Beside, U.S also realized the significance of Pakistan, which it has been ignoring for quite some time. It has also realized the negative role played by India to destabilize the situation along the Pak-Afghan border and in some parts of Pakistan by promoting the terrorism and sub nationalistic sentiments. Indeed, Indian role in Afghanistan has discredited the US and its quick success to stabilize Afghanistan went into doldrums. It was also identified to President Obama by General MacCrystal, the US Force Commander in Afghanistan in his detailed assessment report, which perhaps became a cause for the change of hearts in the Whitehouse. Though belated, but it is a correct visualization of the new developments in Afghanistan. This change in perception was much needed. There is no second opinion that for a durable peace and an honourable exit, US will have to work in the close harmony with Pakistan and Afghan people.
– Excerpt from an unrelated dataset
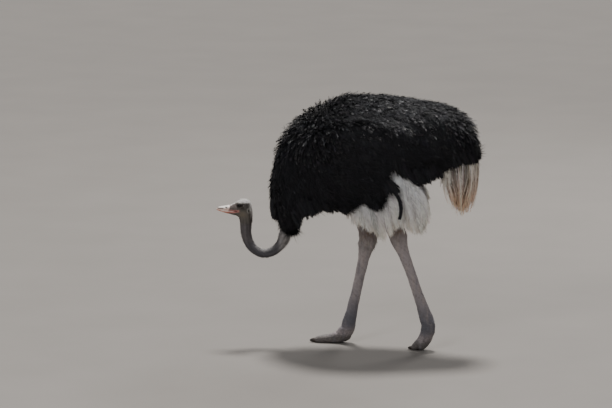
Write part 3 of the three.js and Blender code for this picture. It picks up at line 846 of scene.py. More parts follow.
def lashes(side, rng, upper=34, lower=14):
    """Black lashes from the upper lid, with a few short ones below."""
    turn = concatenate([linspace(0.10, 0.92, upper), linspace(1.15, 1.85, lower)]) * pi
    line, across = lid_line(turn)
    outward, is_upper = unit(line), sin(turn) > 0
    ways = outward + 0.25 * sign(sin(turn))[:, None] * eye_up + 0.03 * across[:, None] * eye_front
    ways = unit(ways + rng.normal(0, 0.08, ways.shape))
    bends = where(is_upper[:, None], 0.55 * eye_up + 0.3 * eye_front, -0.5 * eye_up)
    long = where(is_upper, rng.uniform(9.0, 12.5, len(turn)), rng.uniform(3, 5, len(turn)))
    long = long * (1 - 0.5 * ease(0.1, 0.8, cos(turn)))
    made = blades(line + outward * 1.2, ways, bends, long, np.full(len(turn), 0.38), eye_front)
    return (EYE + made * MM) * (1, side, 1)


lash_rng = default_rng(71)
coat = Coat()
for side in SIDES:
    made = lashes(side, lash_rng)
    chart = around(made[:, 0], EYE * (1, 0, 1), EYE * (1, side, 1))
    coat.add(made, BLADE, rgb(20, 17, 16), chart, BLADE_LOCAL)
coat.dress("lashes", finish("lash_finish", 0.5, (0.2, 0.002)), "black_plumage")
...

In this regard, the reiteration by Hillary Clinton, the US Secretary of State that, this is a new beginning in the Pak-US relationship and this partnership would go a long way is a positive step.
Pakistan considers that prolonging the Afghan conflict is neither in its interest nor would benefit the United States. Afghan people have otherwise suffered a lot since 1979 and particularly during the US invasion. The conflict has severely damaged the social set up of Pakistan and threatened its internal security and stability. The sooner we are over with it; the better would be for all stake holders. Since the wisdom has prevailed, therefore, let us join hands for bringing peace and stability in Afghanistan with sincerity. However, for a durable peace, the Pashtun people forming bulk of Afghanistan, but have been ignored over the years needs to be given their equitable share in all fields. Moreover, all foreign involvements in the Afghan affairs should be ceased. Let Afghan people to decide their future themselves. In the longer run, this would be a win win situation for Pakistan, US, Afghanistan and all its neighbours.